What Is an Instrument?

Let me explain what an instrument is directly to you. It's essentially a tool or means for transferring, holding, or achieving something of value. In finance, think of it as a tradable asset or negotiable item, like a security, commodity, derivative, or index—anything that can underlie a derivative. Outside of that, in economics, it might refer to a variable that governments tweak to influence other economic factors. And in law, it's a document like a contract, will, or deed.

Key Takeaways

Here's what you need to grasp right away. An instrument is an implement for storing or transferring value or financial obligations. A financial instrument is specifically a tradable or negotiable asset, security, or contract. Legal instruments carry binding terms, rights, and obligations.

Understanding Instruments

You should know that International Accounting Standards define financial instruments as any contract creating a financial asset for one entity and a liability or equity for another. Practically, any asset you buy as an investor counts as a financial instrument—antique furniture, wheat, corporate bonds, all of them hold and produce value when bought or sold. These can represent debt (future repayment) or equity (ownership). At its core, an instrument is a contract or medium for exchanging value between parties.

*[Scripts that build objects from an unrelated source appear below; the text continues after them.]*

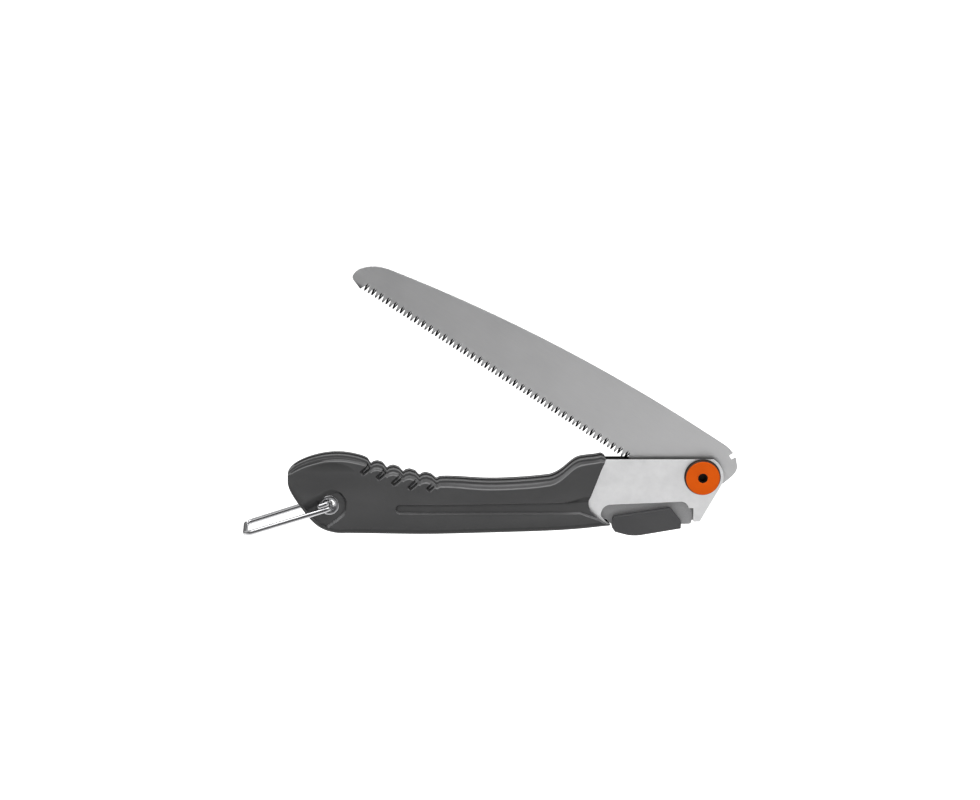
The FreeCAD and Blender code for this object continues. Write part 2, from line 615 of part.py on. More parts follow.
os.makedirs("parts", exist_ok=True)
for name, make in PARTS.items():
    shape = make()
    print(name, "valid" if shape.isValid() else "NOT VALID", len(shape.Solids), round(shape.Volume, 1))
    shape.exportStep("parts/" + name + ".step")
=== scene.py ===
"""Looks of the folding pruning saw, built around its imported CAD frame.

Lengths inside the builders are millimetres in the frame's own axes (+X to the head, +Y away from the
knob side, +Z up); closed_mesh() turns them into metres. Places come from the frame's joints, from the
boxes of its CAD nodes and from rays cast at the CAD handle.
"""
import json
import math
import bmesh
import bpy
import numpy as np
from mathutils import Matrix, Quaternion, Vector
from mathutils.bvhtree import BVHTree
from mathutils.geometry import tessellate_polygon

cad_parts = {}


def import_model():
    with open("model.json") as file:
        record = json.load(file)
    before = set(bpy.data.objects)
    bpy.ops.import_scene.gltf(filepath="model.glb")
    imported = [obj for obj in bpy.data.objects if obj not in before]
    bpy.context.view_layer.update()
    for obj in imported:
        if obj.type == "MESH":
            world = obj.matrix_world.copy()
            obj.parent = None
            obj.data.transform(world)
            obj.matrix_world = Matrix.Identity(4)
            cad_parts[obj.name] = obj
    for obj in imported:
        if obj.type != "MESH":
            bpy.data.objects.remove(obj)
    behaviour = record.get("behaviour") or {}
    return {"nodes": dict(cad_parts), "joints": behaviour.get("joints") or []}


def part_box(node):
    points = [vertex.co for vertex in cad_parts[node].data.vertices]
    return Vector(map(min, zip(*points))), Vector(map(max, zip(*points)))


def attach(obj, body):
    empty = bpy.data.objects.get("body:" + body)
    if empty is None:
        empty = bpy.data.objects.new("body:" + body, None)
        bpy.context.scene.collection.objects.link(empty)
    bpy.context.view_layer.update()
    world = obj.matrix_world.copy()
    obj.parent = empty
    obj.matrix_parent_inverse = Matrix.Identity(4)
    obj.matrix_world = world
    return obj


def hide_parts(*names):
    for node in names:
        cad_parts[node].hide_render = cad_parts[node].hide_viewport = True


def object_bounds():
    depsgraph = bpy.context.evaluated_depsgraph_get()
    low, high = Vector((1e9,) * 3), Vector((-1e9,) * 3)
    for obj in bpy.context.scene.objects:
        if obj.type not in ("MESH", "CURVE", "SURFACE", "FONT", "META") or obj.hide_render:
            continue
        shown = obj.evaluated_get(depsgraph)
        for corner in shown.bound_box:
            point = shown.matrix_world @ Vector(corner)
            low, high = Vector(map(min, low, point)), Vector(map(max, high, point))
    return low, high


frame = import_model()
cad_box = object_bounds()

MM = 0.001
SIDES = {"near": -1, "far": 1}


# ---- measuring the frame ----
def box_mm(node):
    """Lowest and highest corner of a CAD node, in millimetres."""
    low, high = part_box(node)
    return np.array(low) / MM, np.array(high) / MM


def joint_place(name):
    """The (x, z) of a hinge, in millimetres."""
    joint = next(j for j in frame["joints"] if j["name"] == name)
    return joint["pos_m"][0] / MM, joint["pos_m"][2] / MM


def cad_tree(node):
    return BVHTree.FromObject(frame["nodes"][node], bpy.context.evaluated_depsgraph_get())


def hit(tree, origin, direction, axis):
    """Coordinate on one axis, in millimetres, of the first surface a ray meets."""
    found = tree.ray_cast(Vector(origin) * MM, Vector(direction))[0]
    return None if found is None else found[axis] / MM


def smoothed(values, width):
    """Running weighted mean with a bell-shaped weight, width in samples."""
    reach = int(3 * width)
    weight = np.exp(-0.5 * (np.arange(-reach, reach + 1) / width) ** 2)
    before = 2 * values[0] - values[reach:0:-1]
    after = 2 * values[-1] - values[-2:-reach - 2:-1]
    padded = np.concatenate([before, values, after])
    return np.convolve(padded, weight / weight.sum(), mode="valid")


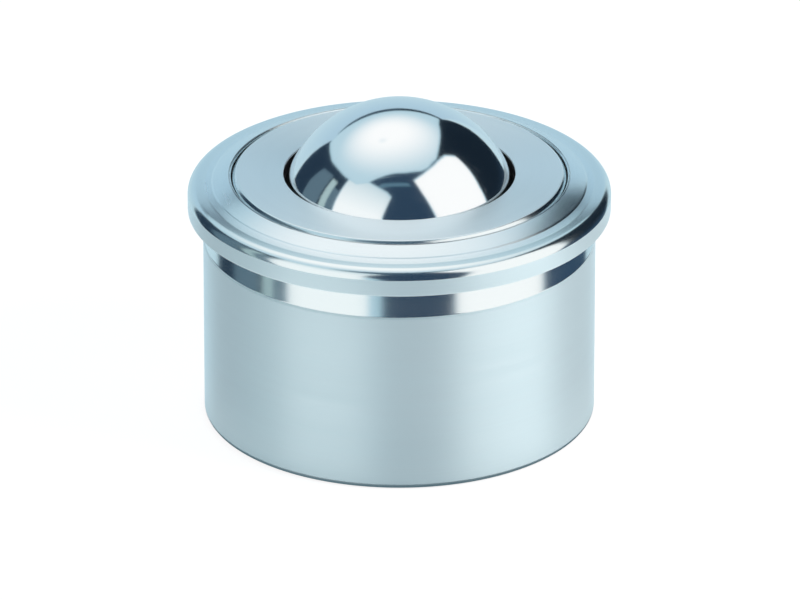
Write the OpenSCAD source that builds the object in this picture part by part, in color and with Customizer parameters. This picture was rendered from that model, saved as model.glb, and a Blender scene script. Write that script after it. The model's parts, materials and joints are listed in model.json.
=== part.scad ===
// Ball transfer unit. A large load ball turns in any direction on a bed of small bearing balls.
// The bed lies in a hardened cup, which sits in a turned housing with a narrow mounting flange.
// A cover plate keeps the ball in, and is locked by the housing's rolled lip.
// Millimetres, +Z up along the unit's axis, origin at the centre of the base.

/* [Load ball] */
// Diameter of the load ball
ball_d = 22.2; // [20:0.1:25.4]

/* [Bearing balls] */
// Diameter of each bearing ball
bearing_d = 4; // [3.6:0.1:4.4]
// Rings of bearing balls around the lowest one
ring_count = 4; // [2:1:4]
// Running clearance between balls, and between a ball and what it rolls on
running_gap = 0.03; // [0.02:0.01:0.06]

/* [Raceway cup] */
// Wall of the hardened cup
cup_wall = 1.2; // [0.8:0.1:2]
// Height of the cup's straight skirt above the ball's centre
cup_skirt = 1.3; // [0.8:0.1:2]

/* [Housing] */
// Wall of the housing around the cup
housing_wall = 1.62; // [1.2:0.01:3]
// Steel left between the cup and the base
base_wall = 2.62; // [1.5:0.01:5]
// Rounding of the base's edge
base_round = 0.5; // [0.2:0.05:1]
// Height of the polished relief below the flange
relief_h = 2.7; // [1:0.1:5]
// Depth of the relief below the body's ground surface
relief_depth = 0.12; // [0.05:0.01:0.3]
// Edge break between the ground surface and the relief
relief_edge = 0.2; // [0.1:0.05:0.5]

/* [Flange] */
// Width of the flange beyond the body
flange_w = 1.4; // [1:0.1:5]
// Thickness of the flange
flange_t = 2.4; // [1.6:0.1:4]
// Rounding of the flange's upper edge
flange_round = 0.85; // [0.3:0.05:1]
// Rounding of the flange's lower edge
flange_edge = 0.25; // [0.1:0.05:0.5]

/* [Rolled lip] */
// Wall of the lip at its foot
lip_wall = 1.17; // [0.8:0.01:1.5]
// Thickness of the lip above the cover's rim, at its inner edge
lip_t = 1.45; // [1:0.05:2]
// Height of the lip's inner edge above the flange
lip_rise = 1.15; // [0.9:0.05:1.4]
// How far the lip reaches in over the cover's rim
lip_reach = 0.76; // [0.4:0.02:1]
// Height of the lip's crown, from its outer shoulder to its inner edge
crown_h = 0.65; // [0.3:0.05:0.8]
// Width of the chamfer at the lip's foot
foot_w = 0.4; // [0.1:0.05:0.5]

/* [Cover plate] */
// Thickness of the cover's rim under the lip
cover_rim_t = 1.7; // [1.3:0.1:2.5]
// Height of the cover's face above the lip
cover_stand = 0.08; // [0:0.02:0.3]
// Gap between the cover's raised face and the lip
lip_gap = 0.12; // [0.06:0.02:0.3]
// Gap between the load ball and the cover's socket
socket_gap = 0.38; // [0.2:0.02:0.45]
// Edge break around the hole and the face
cover_edge = 0.1; // [0.05:0.01:0.2]

/* [Felt seal] */
// Width of the felt ring at its base
felt_w = 2.7; // [1.5:0.1:3.2]
// Thickness of the felt ring
felt_t = 1.2; // [0.6:0.1:1.2]
// Gap between the felt and the load ball
felt_gap = 0.08; // [0.04:0.02:0.16]

/* [Fits] */
// Assembly gap between pieces that are pressed together
press_gap = 0.02; // [0.01:0.01:0.04]

/* [Hidden] */
$fn = 96;
bearing_fn = 32;                                  // sides of a bearing ball in the preview
cut = 1;                                          // how far a cutting shape runs past a face

// Radii, from the load ball outwards
ball_r = ball_d / 2;
pitch_r = ball_r + running_gap + bearing_d / 2;   // sphere that the bearing balls' centres lie on
race_r = ball_r + bearing_d + 2 * running_gap;
cup_r = race_r + cup_wall;
pocket_r = cup_r + press_gap;
body_r = pocket_r + housing_wall;
flange_r = body_r + flange_w;
lip_in_r = pocket_r - lip_reach;
lip_foot_r = pocket_r + lip_wall;
crown_r = lip_foot_r - foot_w;
face_r = lip_in_r - lip_gap;
cover_r = pocket_r - press_gap;
socket_r = ball_r + socket_gap;

// Heights, from the base upwards
centre_z = base_wall + pocket_r;
cup_top_z = centre_z + cup_skirt;
cover_rim_z = cup_top_z + cover_rim_t;
lip_z = cover_rim_z + press_gap;
lip_top_z = lip_z + lip_t;
crown_z = lip_top_z - crown_h;
flange_top_z = lip_top_z - lip_rise;
flange_z = flange_top_z - flange_t;
relief_z = flange_z - relief_h;
face_z = lip_top_z + cover_stand;
felt_top_z = cup_top_z + felt_t;

// The felt's groove, measured from where the ball passes its lower face
felt_in_r = sqrt(pow(ball_r + felt_gap, 2) - pow(cup_skirt, 2));
felt_r = felt_in_r + felt_w;

// Bearing balls: one at the bottom of the bed, and rings that are one ball apart around it
ring_step = asin((bearing_d + 2 * running_gap) / pitch_r);
function ring_size(ring) =
    ring == 0 ? 1 : floor(180 / asin((bearing_d + running_gap) / (2 * pitch_r * sin(ring * ring_step))));
// Polar angle and azimuth of every bearing ball; every other ring is turned by half a ball
bearing_places = [
    for (ring = [0 : ring_count], k = [0 : ring_size(ring) - 1])
        [ring * ring_step, 360 * (k + (ring % 2) / 2) / ring_size(ring)]
];
bearing_count = len(bearing_places);
function bearing_name(i) = str("bearing_ball_", i < 10 ? "0" : "", i);

steel = [0.74, 0.79, 0.82];
ground_steel = [0.66, 0.74, 0.78];
hard_steel = [0.50, 0.55, 0.60];
polished_steel = [0.85, 0.88, 0.90];
felt_grey = [0.22, 0.22, 0.24];

// Flat section tools: x is the radius and y the height

// Rectangle between two radii and two heights
module band(r_in, r_out, z_low, z_high) {
    translate([r_in, z_low]) square([r_out - r_in, z_high - z_low]);
}

// Waste left by rounding the corner at [x, y], whose material lies towards [sx, sy]
module corner_waste(x, y, sx, sy, radius) {
    translate([x, y]) scale([sx, sy]) difference() {
        translate([-cut, -cut]) square(radius + cut);
        translate([radius, radius]) circle(radius);
    }
}

// Housing: turned body, relief, flange and the lip rolled over the cover's rim
module housing() {
    color(ground_steel) rotate_extrude() difference() {
        union() {
            band(0, body_r, 0, flange_z);
            band(0, flange_r, flange_z, flange_top_z);
            lip_section();
        }
        corner_waste(body_r, 0, -1, 1, base_round);
        corner_waste(flange_r, flange_z, -1, 1, flange_edge);
        corner_waste(flange_r, flange_top_z, -1, -1, flange_round);
        relief_waste();
        pocket_waste();
    }
}

// Lip above the flange: a chamfered foot and a convex crown
module lip_section() {
    crown_w = crown_r - lip_in_r;
    crown_round = (crown_w * crown_w + crown_h * crown_h) / (2 * crown_h);
    band(0, crown_r, flange_top_z, crown_z);
    polygon([
        [crown_r - cut, flange_top_z], [lip_foot_r, flange_top_z], [crown_r, crown_z], [crown_r - cut, crown_z]
    ]);
    intersection() {
        band(lip_in_r, crown_r, crown_z - cut, lip_top_z);
        translate([lip_in_r, lip_top_z - crown_round]) circle(crown_round);
    }
}

// Shallow turned relief, with a broken edge towards the ground surface
module relief_waste() {
    relief_r = body_r - relief_depth;
    band(relief_r, body_r + cut, relief_z, flange_z);
    polygon([
        [relief_r, relief_z], [body_r, relief_z - relief_edge], [body_r + cut, relief_z - relief_edge],
        [body_r + cut, relief_z]
    ]);
}

// Room for the cup and the cover, from below: round bottom, straight bore, mouth of the lip
module pocket_waste() {
    intersection() {
        translate([0, centre_z]) circle(pocket_r);
        band(0, pocket_r, 0, centre_z);
    }
    band(0, pocket_r, centre_z, lip_z);
    band(0, lip_in_r, lip_z, face_z + cut);
}

// Hardened cup: the hemispherical race that the bearing balls roll in, and a short skirt
module raceway_cup() {
    color(hard_steel) rotate_extrude() difference() {
        cup_section(cup_r, 0);
        cup_section(race_r, cut);
    }
}

module cup_section(radius, past_top) {
    intersection() {
        translate([0, centre_z]) circle(radius);
        band(0, radius, 0, centre_z);
    }
    band(0, radius, centre_z, cup_top_z + past_top);
}

// One bearing ball in its place in the bed
module bearing_ball(i) {
    polar = bearing_places[i - 1][0];
    azimuth = bearing_places[i - 1][1];
    color(polished_steel) rotate([0, 0, azimuth])
        translate([pitch_r * sin(polar), 0, centre_z - pitch_r * cos(polar)])
            sphere(d = bearing_d, $fn = bearing_fn);
}

module load_ball() {
    color(polished_steel) translate([0, 0, centre_z]) sphere(r = ball_r);
}

// Felt ring in the cover's groove; its bore follows the ball
module felt_seal() {
    color(felt_grey) rotate_extrude() difference() {
        band(0, felt_r - press_gap, cup_top_z, felt_top_z);
        translate([0, centre_z]) circle(ball_r + felt_gap);
    }
}

// Cover plate: a rim that the lip holds down on the cup, a raised face, a groove for the felt,
// and a socket that follows the ball and closes in above its widest part
module cover_plate() {
    hole_r = sqrt(pow(socket_r, 2) - pow(face_z - centre_z, 2));
    color(steel) rotate_extrude() difference() {
        union() {
            band(0, cover_r, cup_top_z, cover_rim_z);
            band(0, face_r, cover_rim_z, face_z);
        }
        translate([0, centre_z]) circle(socket_r);
        band(0, felt_r, cup_top_z - cut, felt_top_z);
        polygon([
            [0, face_z + cut], [face_r + cut, face_z + cut], [face_r + cut, face_z - cover_edge - cut],
            [face_r, face_z - cover_edge], [face_r - cover_edge, face_z], [hole_r + cover_edge, face_z],
            [hole_r - cover_edge, face_z - cover_edge * 2], [0, face_z - cover_edge * 2]
        ]);
    }
}

housing();
raceway_cup();
for (i = [1 : bearing_count]) bearing_ball(i);
load_ball();
felt_seal();
cover_plate();
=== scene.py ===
import json
import math

import bmesh
import bpy
from mathutils import Matrix, Vector

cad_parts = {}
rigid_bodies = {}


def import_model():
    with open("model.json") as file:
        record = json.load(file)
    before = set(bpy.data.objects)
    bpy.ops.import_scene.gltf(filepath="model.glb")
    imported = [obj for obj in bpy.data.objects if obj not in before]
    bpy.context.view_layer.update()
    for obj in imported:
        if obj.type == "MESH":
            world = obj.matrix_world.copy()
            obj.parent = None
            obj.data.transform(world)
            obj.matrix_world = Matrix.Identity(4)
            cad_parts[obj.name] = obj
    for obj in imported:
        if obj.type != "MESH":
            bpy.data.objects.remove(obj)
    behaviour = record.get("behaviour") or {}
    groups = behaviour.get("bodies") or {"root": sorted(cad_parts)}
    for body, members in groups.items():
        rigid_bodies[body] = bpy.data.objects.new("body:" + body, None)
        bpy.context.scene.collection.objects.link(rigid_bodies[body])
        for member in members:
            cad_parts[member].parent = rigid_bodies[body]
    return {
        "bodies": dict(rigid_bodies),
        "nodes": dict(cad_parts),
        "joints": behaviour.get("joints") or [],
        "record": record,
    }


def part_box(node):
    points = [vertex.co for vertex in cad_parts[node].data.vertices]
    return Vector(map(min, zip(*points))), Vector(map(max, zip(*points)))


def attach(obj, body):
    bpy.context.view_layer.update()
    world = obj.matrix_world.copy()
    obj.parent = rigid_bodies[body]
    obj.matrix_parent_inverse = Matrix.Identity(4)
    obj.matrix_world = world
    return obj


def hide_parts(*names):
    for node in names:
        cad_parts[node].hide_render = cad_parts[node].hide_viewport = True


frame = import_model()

bl_info = {
    "name": "Ball transfer unit",
    "version": (1, 0, 0),
    "blender": (4, 5, 0),
    "location": "View3D > Sidebar > Ball unit",
    "description": "Dresses the turned pieces and balls of a ball transfer unit around its solid model",
    "category": "Add Mesh",
}

MM = 0.001
FULL_TURN = 2 * math.pi
ROUND_STEPS = 288
MERGE_DISTANCE = 0.0005 * MM
DISC_STEPS = 96
TABLE_RADIUS = 3.0
CARD_FOOT = -38  # degrees below level at which every wall and box ends
WALL_TOP = 80  # degrees
FRAME_WIDTH = 1.2  # degrees

# Sizes that the solid model gives
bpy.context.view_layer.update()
housing_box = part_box("housing")
cup_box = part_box("raceway_cup")
cover_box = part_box("cover_plate")
felt_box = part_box("felt_seal")
ball_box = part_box("load_ball")
mounts = {mount["name"]: mount for mount in frame["record"]["mounts"]}
bearing_names = sorted(name for name in frame["nodes"] if name.startswith("bearing_ball_"))


def middle(box):
    """Centre of a box given by its two corners."""
    return (Vector(box[0]) + Vector(box[1])) / 2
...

Cash instruments, like stocks, have values directly set by markets and are easily transferable. Derivatives get their value from underlying assets, interest rates, or indexes. You can also classify financial instruments by asset class: debt-based or equity-based.

Economic Instruments

Shifting to economics, instruments here are variables that policymakers and central banks adjust, such as interest rates, to hit targets like desired inflation or unemployment levels. They might include performance bonds or pollution taxes aimed at policy goals. For example, a tax could account for non-monetary costs in producing goods, like environmental impact from resource use. If you're exploiting natural resources, fees might be imposed to reflect depletion and broader effects— that's how these instruments work to drive change.

From a legal standpoint, instruments include things like insurance contracts, debt covenants, purchase agreements, or mortgages. These documents specify the parties, triggering events, and contract terms, clearly stating the purpose and scope. They outline any contractual relationships, such as mortgage terms, including rights protected by law. Essentially, a legal instrument formally declares an enforceable obligation, act, or duty.